Alisa: Coming back to the U.S. context, what do you think are the biggest shifts that are needed to catalyse these types of people-centred approaches that you pioneer with the LEAH programme?

Jhody: First of all, we have to heal. We have to be more understanding of the actual harm that we cause. And second, I feel like right now there’s so much talk around criminal justice, it’s almost like criminal justice is the new thing. And then there’s a lot of talk about immigration, and we just go from one hot topic to the next. It’s time for us to go to the roots, to recognize that criminal justice is this unhealthy devouring system that claims a lot of the lives of individuals. We’ve got to start doing some foundational work. We have to stop operating on the surface. We have to shift from a top-down to a bottom-up approach. And we really have to start recognising, measuring and identifying the pathways and the impact of oppression and structural violence.
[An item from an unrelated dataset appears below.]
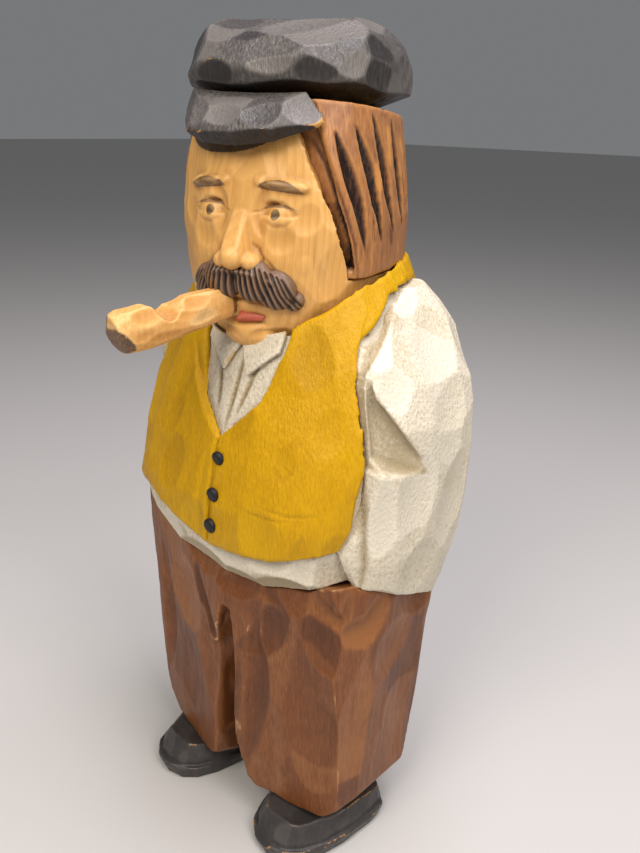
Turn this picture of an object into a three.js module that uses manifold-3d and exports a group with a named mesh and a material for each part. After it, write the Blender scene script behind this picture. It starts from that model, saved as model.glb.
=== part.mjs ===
// A carved and painted wooden figurine of a stout man with a flat cap, a moustache and a pipe.
// Units are millimetres, +Z is up and the figure faces -Y, so +X is the figure's own left.
// In life the man is one block of wood and the pipe is a second piece pushed into a hole in his
// mouth. The regions of the block are cut here from shared bodies, and meet along the carved borders.
import * as THREE from "three";
import { ConvexGeometry } from "three/addons/geometries/ConvexGeometry.js";
import { mergeVertices } from "three/addons/utils/BufferGeometryUtils.js";
import Module from "manifold-3d";

const wasm = await Module();
wasm.setup();

// ---------------------------------------------------------------- driving dimensions
const GAP = 0.3; // clearance left between neighbouring regions
const CAP_TOP = 240; // overall height
const HEM = 12; // lowest edge of the trouser legs
const CROTCH = 80; // top of the gap between the legs
const GAP_FOOT = 14; // width of that gap at the floor
const CENTRE = 4; // the belly's centre line sits a little to the figure's left
const VEST_THICK = 1.8; // how far the vest stands proud of the shirt
const HAIR_THICK = 1.3; // how far the hair stands proud of the head
const HEAD_TURN = 15; // degrees the head is turned to the figure's left
const SOLE_TOP = 5; // top of the sole slab
const BUTTON = { radius: 1.7, sunk: 0.6, proud: 0.5 };
const PEG = { radius: 2.4, depth: 10 }; // the end of the pipe, inside the mouth
const MOUTH = [1.6, -26, 169.4]; // where the pipe leaves the face
const PIPE_DROOP = 7; // degrees the pipe hangs below level
const FAR = 200; // reach of a cutting body past the figure

// ---------------------------------------------------------------- solids and cuts
/** A three.js geometry as a manifold solid. */
function solid(geometry) {
  const bare = geometry.index ? geometry.toNonIndexed() : geometry.clone();
  bare.deleteAttribute("normal");
  bare.deleteAttribute("uv");
  const merged = mergeVertices(bare, 1e-4);
  return new wasm.Manifold(
    new wasm.Mesh({
      numProp: 3,
      vertProperties: merged.getAttribute("position").array,
      triVerts: new Uint32Array(merged.index.array),
    }),
  );
}

/** A manifold solid as a three.js geometry. */
function geometryOf(shape) {
  const mesh = shape.getMesh();
  const geometry = new THREE.BufferGeometry();
  geometry.setAttribute("position", new THREE.BufferAttribute(mesh.vertProperties, 3));
  geometry.setIndex(new THREE.BufferAttribute(mesh.triVerts, 1));
  const flat = geometry.toNonIndexed();
  flat.computeVertexNormals();
  return flat;
}

/** A smooth value of one key, at place u along the stations. */
function along(stations, key, u) {
  const last = stations.length - 1;
  const i = Math.min(Math.floor(u), last - 1);
  const f = u - i;
  const v = (k) => stations[Math.max(0, Math.min(last, k))][key] ?? 0;
  const [a, b, c, d] = [v(i - 1), v(i), v(i + 1), v(i + 2)];
  return b + 0.5 * f * (c - a + f * (2 * a - 5 * b + 4 * c - d + f * (3 * (b - c) + d - a)));
}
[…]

And it’s not just the historical context, but the ways that we’re doing things currently.

Alisa: What are you most proud of in your work?

Jhody: One thing I haven’t mentioned yet is the work we do with law students. We have seen a lot of students come through LEAH and working with participatory defence and the jailhouse lawyers initiative, and they really get an opportunity to see the cycle of incarceration of civil and criminal injustice. And this empowers them not to just be great lawyers but to share and practice with community members in a way that provides experiences that otherwise they will never get.
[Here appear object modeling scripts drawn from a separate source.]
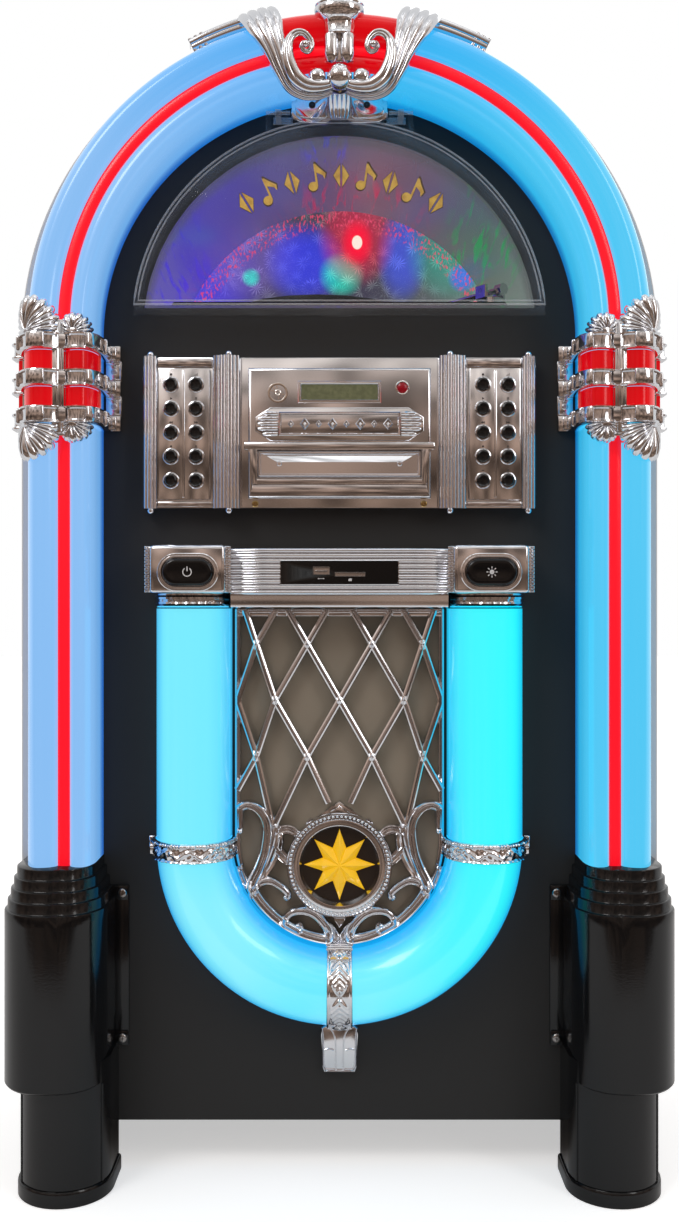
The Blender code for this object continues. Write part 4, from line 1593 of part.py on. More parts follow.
def main():
    build_cabinet()
    build_tubes()
    build_collars()
    build_bases()
    build_window()
    build_turntable()
    build_disc_unit()
    build_drawer()
    build_control_bar()
    build_u_tube()
    build_grille()
    build_crown()


main()
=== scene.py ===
"""Looks of a floor-standing jukebox with lit tubes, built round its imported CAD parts.

Each sub-assembly is a class with its sizes, and each finish is a frozen dataclass that draws its own shader.
Lengths are in metres, +Z is up and the front faces -Y.
"""

import json  # noqa: E402
import logging  # noqa: E402
import math  # noqa: E402
from collections.abc import Callable, Iterable, Sequence  # noqa: E402
from dataclasses import dataclass, field  # noqa: E402
from enum import Enum  # noqa: E402
from typing import Union  # noqa: E402

import bmesh  # noqa: E402
import bpy  # noqa: E402
from mathutils import Matrix, Vector  # noqa: E402

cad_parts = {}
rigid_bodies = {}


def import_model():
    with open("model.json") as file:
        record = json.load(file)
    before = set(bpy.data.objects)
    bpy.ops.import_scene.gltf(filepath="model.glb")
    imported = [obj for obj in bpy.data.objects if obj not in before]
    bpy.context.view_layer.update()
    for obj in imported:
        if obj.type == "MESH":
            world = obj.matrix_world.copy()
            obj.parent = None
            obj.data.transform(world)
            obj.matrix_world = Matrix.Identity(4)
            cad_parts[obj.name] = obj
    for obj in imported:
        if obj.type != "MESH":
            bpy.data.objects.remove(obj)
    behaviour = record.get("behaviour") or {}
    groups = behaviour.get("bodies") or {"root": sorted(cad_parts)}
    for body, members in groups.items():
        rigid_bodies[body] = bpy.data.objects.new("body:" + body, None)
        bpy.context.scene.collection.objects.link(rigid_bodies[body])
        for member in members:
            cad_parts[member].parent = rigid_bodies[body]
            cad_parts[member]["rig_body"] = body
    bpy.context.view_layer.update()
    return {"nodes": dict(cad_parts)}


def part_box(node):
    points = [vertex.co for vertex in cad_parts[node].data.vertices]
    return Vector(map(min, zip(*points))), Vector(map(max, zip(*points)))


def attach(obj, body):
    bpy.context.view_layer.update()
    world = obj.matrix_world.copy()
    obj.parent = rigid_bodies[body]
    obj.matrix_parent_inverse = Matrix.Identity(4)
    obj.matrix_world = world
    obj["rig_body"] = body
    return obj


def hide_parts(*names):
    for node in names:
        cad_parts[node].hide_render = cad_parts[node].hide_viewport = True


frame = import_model()

LOG = logging.getLogger("jukebox")
STANDS_FOR: set[str] = set()

Colour = tuple[float, float, float]
Point2 = tuple[float, float]
Scalar = Union["Term", float]

BAFFLE_Y = -0.078
ARCH_Z = 0.735
WINDOW_Z = 0.741
SEAT = 0.0003


class Side(Enum):
    """The two sides of the cabinet, with the sign of X on each."""

    LEFT = -1
    RIGHT = 1


class Body(Enum):
    """The moving bodies that pieces of this script ride on."""

    CABINET = "cabinet"
    COVER = "window_cover"
    PLATTER = "platter"
    ARM = "tonearm"
    TRAY = "cd_tray"
    POWER = "power_button"
    LIGHT = "light_button"


def at(x: float, out: float, z: float) -> Vector:
    """The world point this far to the right, in front of the baffle, and up."""
    return Vector((x, BAFFLE_Y - out, z))


# Shaders


class Term:
    """A shader value. Python's arithmetic on it adds Math nodes to its sketch."""

    def __init__(self, sketch: "Sketch", socket: bpy.types.NodeSocket) -> None:
        """Wraps an output socket of the sketch's node tree."""
        self.sketch = sketch
        self.socket = socket

    def __add__(self, other: Scalar) -> "Term":
        """Sum."""
        return self.sketch.math("ADD", self, other)

    __radd__ = __add__

    def __sub__(self, other: Scalar) -> "Term":
        """Difference."""
        return self.sketch.math("SUBTRACT", self, other)

    def __rsub__(self, other: Scalar) -> "Term":
        """Difference from a number."""
        return self.sketch.math("SUBTRACT", other, self)

    def __mul__(self, other: Scalar) -> "Term":
        """Product."""
        return self.sketch.math("MULTIPLY", self, other)

    __rmul__ = __mul__

    def __truediv__(self, other: Scalar) -> "Term":
        """Quotient."""
        return self.sketch.math("DIVIDE", self, other)

    def __rtruediv__(self, other: Scalar) -> "Term":
        """A number divided by this value."""
        return self.sketch.math("DIVIDE", other, self)

    def __pow__(self, other: Scalar) -> "Term":
        """Power."""
        return self.sketch.math("POWER", self, other)

    def absolute(self) -> "Term":
        """The value without its sign."""
        return self.sketch.math("ABSOLUTE", self)

    def sine(self) -> "Term":
        """The sine of an angle in radians."""
        return self.sketch.math("SINE", self)

    def fraction(self) -> "Term":
        """What is left over the next lower whole number."""
        return self.sketch.math("FRACT", self)

    def at_least(self, low: Scalar) -> "Term":
        """The larger of this value and another."""
        return self.sketch.math("MAXIMUM", self, low)

    def at_most(self, high: Scalar) -> "Term":
        """The smaller of this value and another."""
        return self.sketch.math("MINIMUM", self, high)

    def step(self, low: float, high: float) -> "Term":
        """Eases from 0 at low to 1 at high.

        Args:
            low: Where the value is still 0.
            high: Where it reaches 1; it may be below low.

        Returns:
            The eased value.
        """
        flipped = high < low
        settings = {"interpolation_type": "SMOOTHSTEP"}
        values = {"Value": self, "From Min": min(low, high), "From Max": max(low, high)}
        eased = Term(self.sketch, self.sketch.node("ShaderNodeMapRange", settings, values).outputs["Result"])
        return 1 - eased if flipped else eased


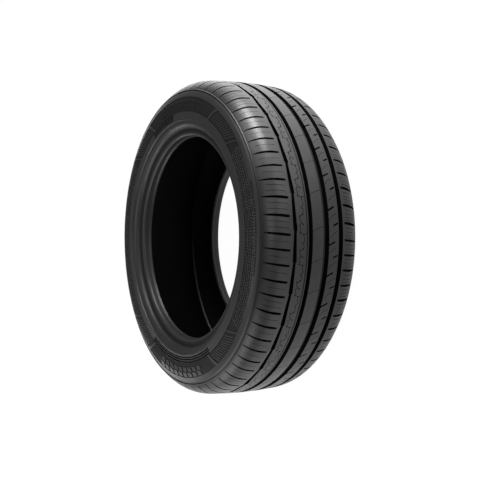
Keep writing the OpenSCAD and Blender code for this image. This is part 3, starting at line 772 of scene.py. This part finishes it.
def white_paper_with_painted_reflection():
    """White paper that glows to full white for the camera, and as painted reflection light by a ramp along Y
    in reflections.
    """
    material = bpy.data.materials.new("white_paper_with_painted_reflection")
    material.use_nodes = True
    tree = material.node_tree
    rays = tree.nodes.new("ShaderNodeLightPath")
    diffuse = tree.nodes.new("ShaderNodeBsdfDiffuse")
    diffuse.inputs["Color"].default_value = (FLOOR_WHITE, FLOOR_WHITE, FLOOR_WHITE, 1)
    ramp = tree.nodes.new("ShaderNodeValToRGB")
    for place, level in MIRROR_STOPS:
        ramp.color_ramp.elements.new(place).color = (level, level, level, 1)
    for end, level in zip((0, -1), MIRROR_ENDS):
        ramp.color_ramp.elements[end].color = (level, level, level, 1)
    along = map_range(tree, place_on_object(tree)["Y"], (-MIRROR_REACH, MIRROR_REACH), (0, 1))
    tree.links.new(along, ramp.inputs["Fac"])
    strength = tree.nodes.new("ShaderNodeMix")
    tree.links.new(rays.outputs["Is Camera Ray"], strength.inputs["Factor"])
    tree.links.new(maths(tree, "MULTIPLY", ramp.outputs["Color"], MIRROR_GLOW), strength.inputs["A"])
    strength.inputs["B"].default_value = CAMERA_GLOW
    glow = tree.nodes.new("ShaderNodeEmission")
    glow.inputs["Color"].default_value = (1, 1, 1, 1)
    tree.links.new(strength.outputs["Result"], glow.inputs["Strength"])
    seen = maths(tree, "MULTIPLY", rays.outputs["Is Camera Ray"], CAMERA_SHARE)
    glowing = maths(tree, "ADD", rays.outputs["Is Glossy Ray"], seen)
    paper = tree.nodes.new("ShaderNodeMixShader")
    tree.links.new(glowing, paper.inputs[0])
    tree.links.new(diffuse.outputs[0], paper.inputs[1])
    tree.links.new(glow.outputs[0], paper.inputs[2])
    tree.links.new(paper.outputs[0], tree.nodes["Material Output"].inputs["Surface"])
    return material


floor_mesh.materials.append(white_paper_with_painted_reflection())


def soft_box(name, place, size, power):
    """A soft lamp of this size in metres that points at the tyre's centre."""
    lamp = bpy.data.lights.new(name, "AREA")
    lamp.shape = "RECTANGLE"
    lamp.size, lamp.size_y = size
    lamp.energy = power
    box = bpy.data.objects.new(name, lamp)
    bpy.context.scene.collection.objects.link(box)
    box.location = place
    box.rotation_euler = (-Vector(place)).to_track_quat("-Z", "Y").to_euler()


soft_box("upper_box", (0.5, 2.2, 0.15), (1.4, 0.8), 75)
soft_box("upper_side_box", (0.3, 1.8, 1.5), (1.0, 1.0), 16)
soft_box("lower_side_box", (0.3, -1.8, 1.5), (1.0, 1.0), 11)
soft_box("lower_far_box", (-0.6, -1.9, 0.9), (1.0, 1.0), 10)
soft_box("side_box", (-0.6, -0.4, 2.4), (1.2, 1.2), 7)
soft_box("camera_box", (1.9, 0.4, 1.5), (1.0, 1.0), 5)
soft_box("back_box", (-2.1, -1.1, 0.65), (0.9, 0.9), 6)
world = bpy.data.worlds.new("studio")
bpy.context.scene.world = world
world.use_nodes = True
sky = world.node_tree.nodes["Background"]
sky.inputs["Color"].default_value = (1, 1, 1, 1)
sky.inputs["Strength"].default_value = SKY_GLOW
bpy.context.scene.view_settings.view_transform = "Standard"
And seeing our law clerks and our jailhouse lawyers, it amazes me how they are taking the information we are sending them and they’re not just using it but they’re teaching it and they’re developing it by creating legal empowerment hubs on the inside. They are influencing us on how we can create better legal empowerment programmes. And when they come out they are prepared, they’re ready to come home and use some of these strategies in their journey to reintegration after incarceration, because they now have a better understanding of how the law works, how the community works, and who in their community is willing to help them.